§ **Data section**
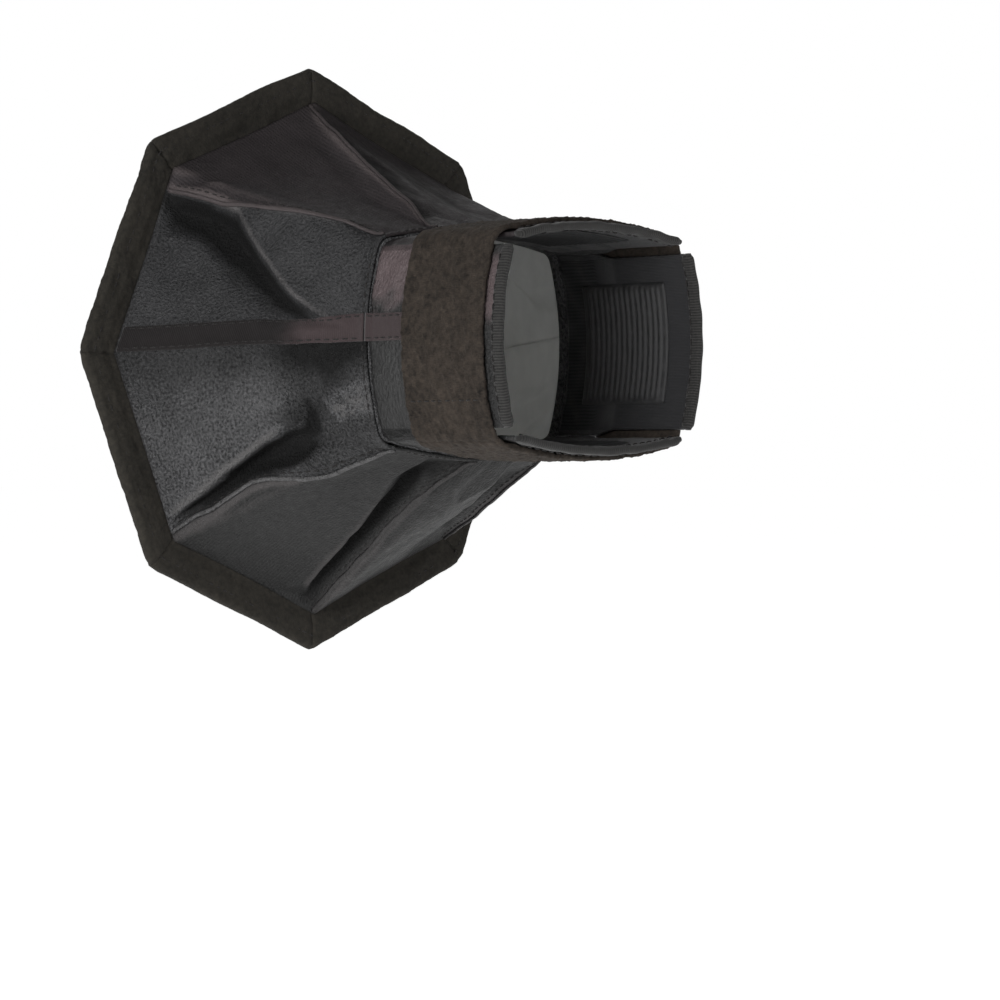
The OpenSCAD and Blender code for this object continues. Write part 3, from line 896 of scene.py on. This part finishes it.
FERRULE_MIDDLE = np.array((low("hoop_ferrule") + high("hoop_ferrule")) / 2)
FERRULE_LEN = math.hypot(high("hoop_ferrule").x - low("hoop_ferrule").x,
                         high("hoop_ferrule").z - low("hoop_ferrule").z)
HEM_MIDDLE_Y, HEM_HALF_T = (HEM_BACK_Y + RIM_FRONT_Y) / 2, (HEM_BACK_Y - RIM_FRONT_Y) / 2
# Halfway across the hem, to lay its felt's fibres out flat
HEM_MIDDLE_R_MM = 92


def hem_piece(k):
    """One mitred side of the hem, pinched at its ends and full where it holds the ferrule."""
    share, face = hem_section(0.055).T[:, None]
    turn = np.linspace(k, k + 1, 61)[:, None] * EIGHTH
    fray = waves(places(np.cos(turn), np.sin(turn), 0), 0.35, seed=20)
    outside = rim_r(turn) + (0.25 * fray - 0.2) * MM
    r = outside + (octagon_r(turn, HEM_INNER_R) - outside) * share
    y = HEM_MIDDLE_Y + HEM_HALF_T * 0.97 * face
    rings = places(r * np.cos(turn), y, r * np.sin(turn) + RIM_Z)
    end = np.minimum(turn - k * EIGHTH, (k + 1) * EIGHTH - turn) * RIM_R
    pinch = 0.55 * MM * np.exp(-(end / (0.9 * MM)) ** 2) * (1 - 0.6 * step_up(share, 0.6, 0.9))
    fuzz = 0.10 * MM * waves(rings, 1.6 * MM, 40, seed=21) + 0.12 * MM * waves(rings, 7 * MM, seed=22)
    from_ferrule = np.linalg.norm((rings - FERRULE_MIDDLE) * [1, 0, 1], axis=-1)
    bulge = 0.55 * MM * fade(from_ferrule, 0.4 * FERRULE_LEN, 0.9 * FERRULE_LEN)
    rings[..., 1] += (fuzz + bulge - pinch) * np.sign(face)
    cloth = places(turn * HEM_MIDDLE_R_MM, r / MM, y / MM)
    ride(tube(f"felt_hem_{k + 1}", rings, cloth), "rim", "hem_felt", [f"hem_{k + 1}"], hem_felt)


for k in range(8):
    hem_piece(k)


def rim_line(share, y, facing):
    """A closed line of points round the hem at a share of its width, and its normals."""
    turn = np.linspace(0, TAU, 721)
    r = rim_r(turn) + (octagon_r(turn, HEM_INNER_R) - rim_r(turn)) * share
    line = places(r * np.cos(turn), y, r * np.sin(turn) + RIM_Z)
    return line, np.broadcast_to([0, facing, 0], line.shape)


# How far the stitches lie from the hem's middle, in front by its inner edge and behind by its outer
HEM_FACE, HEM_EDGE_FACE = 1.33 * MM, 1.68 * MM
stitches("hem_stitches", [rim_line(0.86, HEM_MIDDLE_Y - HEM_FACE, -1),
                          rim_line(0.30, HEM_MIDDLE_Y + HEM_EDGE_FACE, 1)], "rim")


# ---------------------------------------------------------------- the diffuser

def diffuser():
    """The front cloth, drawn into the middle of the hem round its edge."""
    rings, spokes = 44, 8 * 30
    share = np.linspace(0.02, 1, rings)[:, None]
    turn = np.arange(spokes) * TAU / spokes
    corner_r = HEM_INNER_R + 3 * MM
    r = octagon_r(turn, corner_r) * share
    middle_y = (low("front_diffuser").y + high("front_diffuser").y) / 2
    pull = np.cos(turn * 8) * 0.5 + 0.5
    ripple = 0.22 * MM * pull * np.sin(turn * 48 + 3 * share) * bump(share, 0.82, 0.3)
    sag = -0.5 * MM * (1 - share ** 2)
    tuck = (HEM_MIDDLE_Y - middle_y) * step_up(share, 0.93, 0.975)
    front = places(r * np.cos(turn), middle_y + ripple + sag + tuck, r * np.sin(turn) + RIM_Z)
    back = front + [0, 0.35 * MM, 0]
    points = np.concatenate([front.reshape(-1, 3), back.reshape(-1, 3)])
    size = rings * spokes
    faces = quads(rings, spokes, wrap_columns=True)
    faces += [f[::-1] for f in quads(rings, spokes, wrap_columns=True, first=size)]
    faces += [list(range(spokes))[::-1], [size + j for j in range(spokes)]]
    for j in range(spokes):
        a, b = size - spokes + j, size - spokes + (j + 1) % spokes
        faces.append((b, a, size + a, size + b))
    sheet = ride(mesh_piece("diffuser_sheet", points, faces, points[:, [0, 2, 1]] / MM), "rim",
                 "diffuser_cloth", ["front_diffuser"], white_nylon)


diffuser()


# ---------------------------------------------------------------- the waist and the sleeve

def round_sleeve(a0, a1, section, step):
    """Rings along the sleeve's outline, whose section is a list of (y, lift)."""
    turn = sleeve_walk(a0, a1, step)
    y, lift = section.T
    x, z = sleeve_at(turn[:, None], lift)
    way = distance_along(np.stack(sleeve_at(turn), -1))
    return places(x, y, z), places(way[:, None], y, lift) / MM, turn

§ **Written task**
Repeat the lines above exactly.

§ **Result for this task**
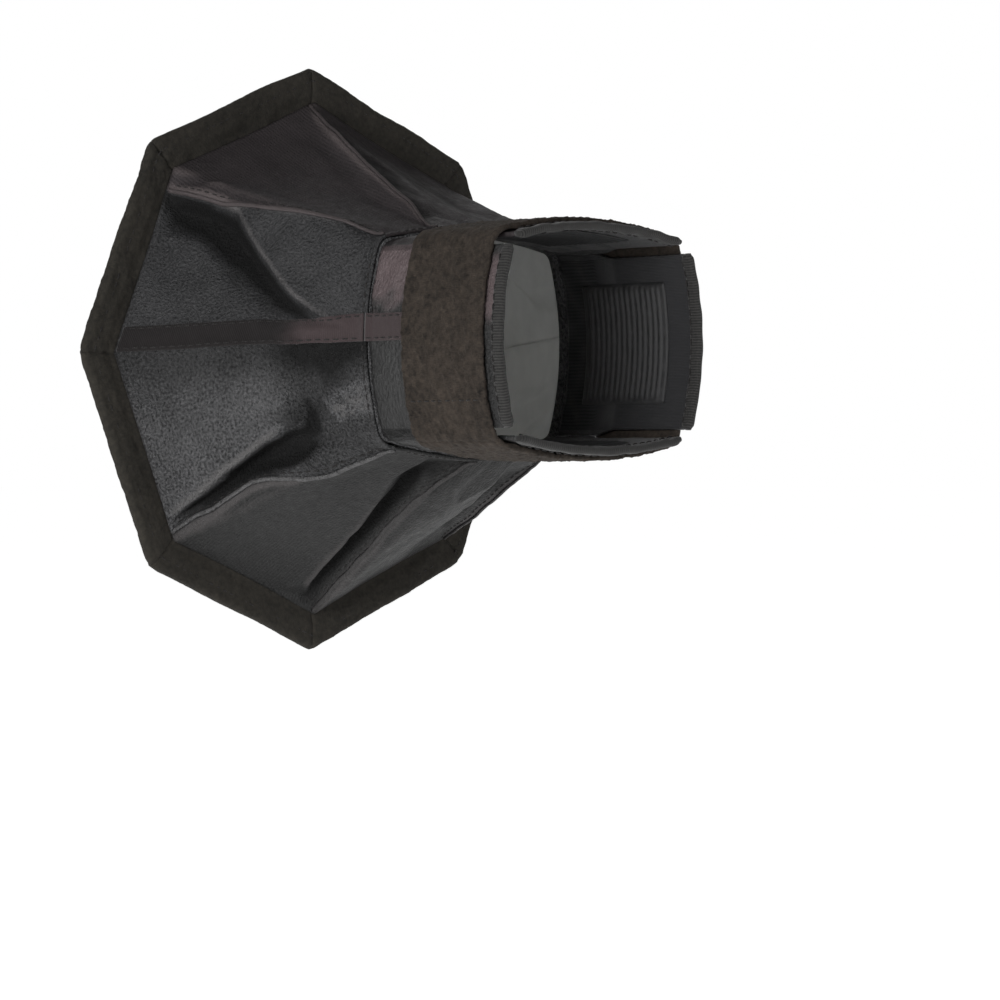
The OpenSCAD and Blender code for this object continues. Write part 3, from line 896 of scene.py on. This part finishes it.
FERRULE_MIDDLE = np.array((low("hoop_ferrule") + high("hoop_ferrule")) / 2)
FERRULE_LEN = math.hypot(high("hoop_ferrule").x - low("hoop_ferrule").x,
                         high("hoop_ferrule").z - low("hoop_ferrule").z)
HEM_MIDDLE_Y, HEM_HALF_T = (HEM_BACK_Y + RIM_FRONT_Y) / 2, (HEM_BACK_Y - RIM_FRONT_Y) / 2
# Halfway across the hem, to lay its felt's fibres out flat
HEM_MIDDLE_R_MM = 92


def hem_piece(k):
    """One mitred side of the hem, pinched at its ends and full where it holds the ferrule."""
    share, face = hem_section(0.055).T[:, None]
    turn = np.linspace(k, k + 1, 61)[:, None] * EIGHTH
    fray = waves(places(np.cos(turn), np.sin(turn), 0), 0.35, seed=20)
    outside = rim_r(turn) + (0.25 * fray - 0.2) * MM
    r = outside + (octagon_r(turn, HEM_INNER_R) - outside) * share
    y = HEM_MIDDLE_Y + HEM_HALF_T * 0.97 * face
    rings = places(r * np.cos(turn), y, r * np.sin(turn) + RIM_Z)
    end = np.minimum(turn - k * EIGHTH, (k + 1) * EIGHTH - turn) * RIM_R
    pinch = 0.55 * MM * np.exp(-(end / (0.9 * MM)) ** 2) * (1 - 0.6 * step_up(share, 0.6, 0.9))
    fuzz = 0.10 * MM * waves(rings, 1.6 * MM, 40, seed=21) + 0.12 * MM * waves(rings, 7 * MM, seed=22)
    from_ferrule = np.linalg.norm((rings - FERRULE_MIDDLE) * [1, 0, 1], axis=-1)
    bulge = 0.55 * MM * fade(from_ferrule, 0.4 * FERRULE_LEN, 0.9 * FERRULE_LEN)
    rings[..., 1] += (fuzz + bulge - pinch) * np.sign(face)
    cloth = places(turn * HEM_MIDDLE_R_MM, r / MM, y / MM)
    ride(tube(f"felt_hem_{k + 1}", rings, cloth), "rim", "hem_felt", [f"hem_{k + 1}"], hem_felt)


for k in range(8):
    hem_piece(k)


def rim_line(share, y, facing):
    """A closed line of points round the hem at a share of its width, and its normals."""
    turn = np.linspace(0, TAU, 721)
    r = rim_r(turn) + (octagon_r(turn, HEM_INNER_R) - rim_r(turn)) * share
    line = places(r * np.cos(turn), y, r * np.sin(turn) + RIM_Z)
    return line, np.broadcast_to([0, facing, 0], line.shape)


# How far the stitches lie from the hem's middle, in front by its inner edge and behind by its outer
HEM_FACE, HEM_EDGE_FACE = 1.33 * MM, 1.68 * MM
stitches("hem_stitches", [rim_line(0.86, HEM_MIDDLE_Y - HEM_FACE, -1),
                          rim_line(0.30, HEM_MIDDLE_Y + HEM_EDGE_FACE, 1)], "rim")


# ---------------------------------------------------------------- the diffuser

def diffuser():
    """The front cloth, drawn into the middle of the hem round its edge."""
    rings, spokes = 44, 8 * 30
    share = np.linspace(0.02, 1, rings)[:, None]
    turn = np.arange(spokes) * TAU / spokes
    corner_r = HEM_INNER_R + 3 * MM
    r = octagon_r(turn, corner_r) * share
    middle_y = (low("front_diffuser").y + high("front_diffuser").y) / 2
    pull = np.cos(turn * 8) * 0.5 + 0.5
    ripple = 0.22 * MM * pull * np.sin(turn * 48 + 3 * share) * bump(share, 0.82, 0.3)
    sag = -0.5 * MM * (1 - share ** 2)
    tuck = (HEM_MIDDLE_Y - middle_y) * step_up(share, 0.93, 0.975)
    front = places(r * np.cos(turn), middle_y + ripple + sag + tuck, r * np.sin(turn) + RIM_Z)
    back = front + [0, 0.35 * MM, 0]
    points = np.concatenate([front.reshape(-1, 3), back.reshape(-1, 3)])
    size = rings * spokes
    faces = quads(rings, spokes, wrap_columns=True)
    faces += [f[::-1] for f in quads(rings, spokes, wrap_columns=True, first=size)]
    faces += [list(range(spokes))[::-1], [size + j for j in range(spokes)]]
    for j in range(spokes):
        a, b = size - spokes + j, size - spokes + (j + 1) % spokes
        faces.append((b, a, size + a, size + b))
    sheet = ride(mesh_piece("diffuser_sheet", points, faces, points[:, [0, 2, 1]] / MM), "rim",
                 "diffuser_cloth", ["front_diffuser"], white_nylon)


diffuser()


# ---------------------------------------------------------------- the waist and the sleeve

def round_sleeve(a0, a1, section, step):
    """Rings along the sleeve's outline, whose section is a list of (y, lift)."""
    turn = sleeve_walk(a0, a1, step)
    y, lift = section.T
    x, z = sleeve_at(turn[:, None], lift)
    way = distance_along(np.stack(sleeve_at(turn), -1))
    return places(x, y, z), places(way[:, None], y, lift) / MM, turn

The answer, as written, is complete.